Des contours encore flous
La plupart des syndicats (CGT, SUD, CFDT…) sont plutôt favorables à une convention collective unique… À condition que les salariés soient gagnants. Ces syndicats ont dans leurs tiroirs un modèle de convention prêt à être défendu. De son côté, FO refuse toute fusion des conventions collectives. Les contours de la négociation nationale devront apparaître plus clairement dans les prochaines semaines, avec les concertations entre syndicats de salariés et fédérations d’employeurs.
De même, le flou demeure quant aux annonces du 18 février. Seuls les décrets définiront avec précision les modalités des investissements promis, et leur périmètre. « Entre les annonces et la réalité concrète au moment des décrets, il peut y avoir un décalage », note avec prudence Thibault Nachin.
C’est le cas pour la revalorisation salariale du Ségur, mais aussi pour les efforts en matière de formation. Le ministère annonce par exemple 15 millions d’euros pour former des cadres intermédiaires. « Un coup d’épée dans l’eau », juge l’éducateur en prévention spécialisée. « La qualité de vie au travail, ce n’est pas que payer des managers ; c’est mettre les moyens pour assurer comme il faut nos missions ».
Une future réforme des diplômes ?
Pour lui comme pour beaucoup, de nombreuses questions de fond n’ont pas été abordées lors de cette conférence nationale. « La politique austéritaire et le management libéral ont conduit à cette situation. Il fallait en tirer des enseignements : augmentation des rémunérations, des postes, révision du management, embauche de contrats pérennes et pas d’intérimaires ou de contractuels qui se multiplient… » liste Ramon Vila.
Non seulement ces problèmes de fond « n’ont pas été traités, mais ils vont être amplifiés » craint Thibault Nachin. D’abord, par la convention collective unique qui s’esquisse. Mais aussi par la réforme de la formation qu’envisage le ministère. Jean Castex a annoncé la mise en place d’un Comité des métiers socio-éducatifs, « d’ici avril ». Ce comité pilotera, entre autres, « la rénovation de l’architecture des qualifications et des diplômes ».

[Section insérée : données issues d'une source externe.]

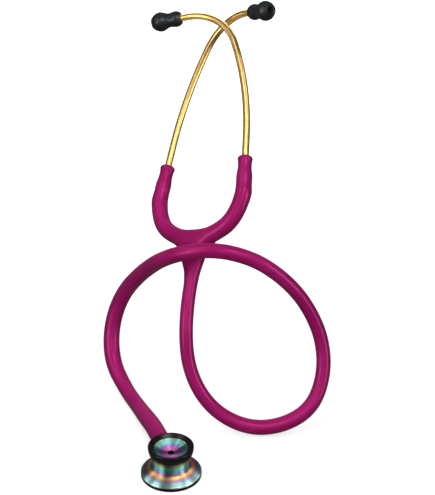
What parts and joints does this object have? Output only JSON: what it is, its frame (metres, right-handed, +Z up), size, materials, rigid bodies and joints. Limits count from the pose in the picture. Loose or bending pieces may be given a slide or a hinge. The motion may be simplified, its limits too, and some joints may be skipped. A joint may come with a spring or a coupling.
{
  "type": "stethoscope",
  "caption": "Double-headed stethoscope: turned metal chestpiece on a rotating valve stem, soft hose standing in a loop, sprung headset with crossed ear tubes and soft eartips.",
  "frame": {"origin": "centre of the diaphragm's flat face, on the surface that the stethoscope stands on", "axes": "+Z up out of the bell; the hose leaves the chestpiece towards -X +Y; the headset rises at +Y and leans back"},
  "size_m": [0.1432, 0.2271, 0.2327],
  "materials": {
    "turned_metal": "turned steel with a rainbow heat tint: teal, blue, purple and gold with the angle of view",
    "stem_metal": "turned steel with the same rainbow tint",
    "black_rubber": "satin black rubber",
    "diaphragm_film": "stiff satin resin sheet",
    "spring_steel": "bright spring steel",
    "soft_hose": "raspberry soft vinyl with a satin sheen",
    "gold_aluminium": "gold anodised, satin",
    "eartip_rubber": "dark slate soft silicone, satin"
  },
  "bodies": {
    "hose": {"tail_tube": "soft_hose", "yoke": "soft_hose", "right_bend": "soft_hose", "left_bend": "soft_hose", "leaf_spring": "spring_steel", "valve_stem": "stem_metal"},
    "head": {"chestpiece_body": "turned_metal", "bell_rim": "black_rubber", "diaphragm": "diaphragm_film", "diaphragm_rim": "black_rubber", "stem_clip": "spring_steel", "detent_ball": "spring_steel", "detent_spring": "spring_steel", "detent_screw": "spring_steel"},
    "right_arm": {"right_sleeve": "soft_hose", "right_ear_tube": "gold_aluminium", "right_spring_collar": "spring_steel", "right_spring_rivets": "spring_steel", "right_eartip": "eartip_rubber"},
    "left_arm": {"left_sleeve": "soft_hose", "left_ear_tube": "gold_aluminium", "left_spring_collar": "spring_steel", "left_spring_rivets": "spring_steel", "left_eartip": "eartip_rubber"}
  },
  "joints": [
    {"name": "head_turn", "type": "hinge", "parent": "hose", "child": "head", "pos_m": [0, 0, 0.0102], "axis": [-0.309, 0.9511, 0], "continuous": true},
    {"name": "right_arm_spread", "type": "hinge", "parent": "hose", "child": "right_arm", "pos_m": [0.04097, 0.10151, 0.13474], "axis": [0.7123, 0.4398, -0.547], "range_deg": [0, 45], "stiffness_Nm_per_rad": 0.6, "deforming": ["right_bend", "leaf_spring"]},
    {"name": "left_arm_spread", "type": "hinge", "parent": "hose", "child": "left_arm", "pos_m": [-0.00741, 0.13406, 0.11368], "axis": [-0.7123, -0.4398, 0.547], "range_deg": [0, 45], "stiffness_Nm_per_rad": 0.6, "deforming": ["left_bend"]}
  ],
  "couplings": [
    {"joint": "left_arm_spread", "follows": "right_arm_spread", "ratio": 1}
  ]
}
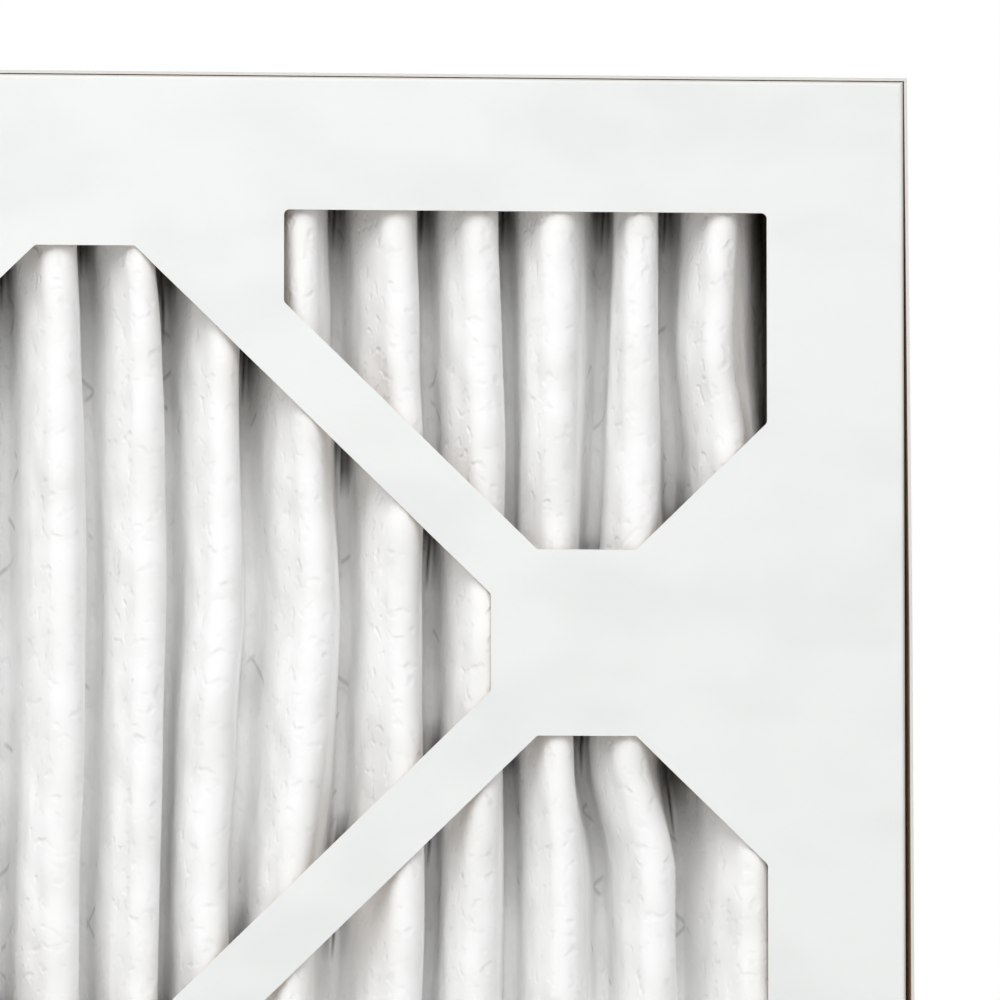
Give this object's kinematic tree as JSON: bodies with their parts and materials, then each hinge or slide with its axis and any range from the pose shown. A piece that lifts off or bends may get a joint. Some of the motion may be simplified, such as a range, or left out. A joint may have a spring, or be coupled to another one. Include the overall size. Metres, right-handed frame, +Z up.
{
  "type": "pleated panel air filter",
  "caption": "Flat rectangular pleated air filter: white board frame with a diagonal lattice over each face, a deep vertical pleat pack behind it and a folded metal support grid at the rear.",
  "frame": {"origin": "middle of the underside, halfway through the depth", "axes": "+X along the long side, +Y from the air-entering face to the air-leaving face, +Z up along the pleats"},
  "size_m": [0.6248, 0.0444, 0.4953],
  "materials": {
    "frame_board": "matte",
    "filter_media": "matte",
    "galvanised_grid": "satin",
    "adhesive": "satin"
  },
  "bodies": {
    "root": {"front_frame": "frame_board", "rear_frame": "frame_board", "media_pack": "filter_media", "support_grid": "galvanised_grid", "top_adhesive_bead": "adhesive", "bottom_adhesive_bead": "adhesive", "right_adhesive_bead": "adhesive", "left_adhesive_bead": "adhesive"}
  },
  "joints": []
}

Une précédente réforme des diplômes avait été effective à la rentrée 2018. Elle avait marqué une évolution vers davantage de transversalité entre les filières. Et une volonté d’aller vers un diplôme unique du travail social. Les syndicats et collectifs craignent la poursuite de cette logique. Se baser sur les compétences, plutôt que sur les métiers… Cela revient à créer « une employabilité, plutôt qu’une polyvalence. Par exemple, si un service n’a pas d’assistante sociale, on demande à un éducateur de faire le boulot », résume Thibault Nachin.

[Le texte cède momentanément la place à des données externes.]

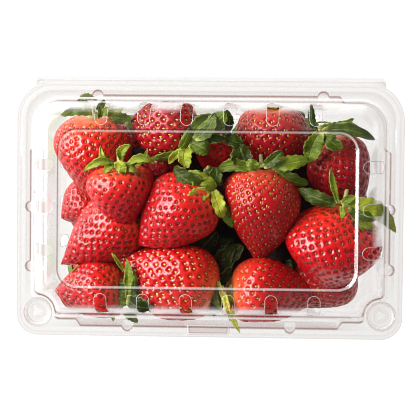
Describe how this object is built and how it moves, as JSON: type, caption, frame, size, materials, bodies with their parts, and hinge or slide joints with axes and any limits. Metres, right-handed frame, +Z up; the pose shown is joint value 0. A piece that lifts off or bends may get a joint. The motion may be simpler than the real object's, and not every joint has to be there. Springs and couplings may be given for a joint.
{
  "type": "punnet of strawberries",
  "caption": "Clear hinged plastic punnet, shut, with air slots, snap buttons and a label panel, filled with a heap of ripe strawberries with green crowns.",
  "frame": {"origin": "on the table under the middle of the pack", "axes": "+Z up, +X along the pack's length to the right, +Y from the front edge with the buttons to the hinge at the back"},
  "size_m": [0.187, 0.126, 0.0863],
  "materials": {
    "tub_plastic": "clear thermoformed sheet",
    "lid_plastic": "clear thermoformed sheet",
    "strawberries": "moist ripe fruit"
  },
  "bodies": {
    "tub": {"tub": "tub_plastic", "strawberries": "strawberries"},
    "lid": {"lid": "lid_plastic"}
  },
  "joints": [
    {"name": "lid_hinge", "type": "hinge", "parent": "tub", "child": "lid", "pos_m": [0, 0.0622, 0.0668], "axis": [-1, 0, 0], "range_deg": [0, 180]}
  ]
}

Après des mois de mobilisation, les responsables des syndicats et collectifs restent donc vigilants. Et prennent le pouls de leurs collègues. En dehors des initiatives locales du 15 mars, journée mondiale du travail social, il n’y a pas encore de rendez-vous national fixé par ces organisations. L’heure est à la construction. Les rencontres nationales du travail social, le week-end du 12 et 13 mars à Poitiers, aideront à définir la suite.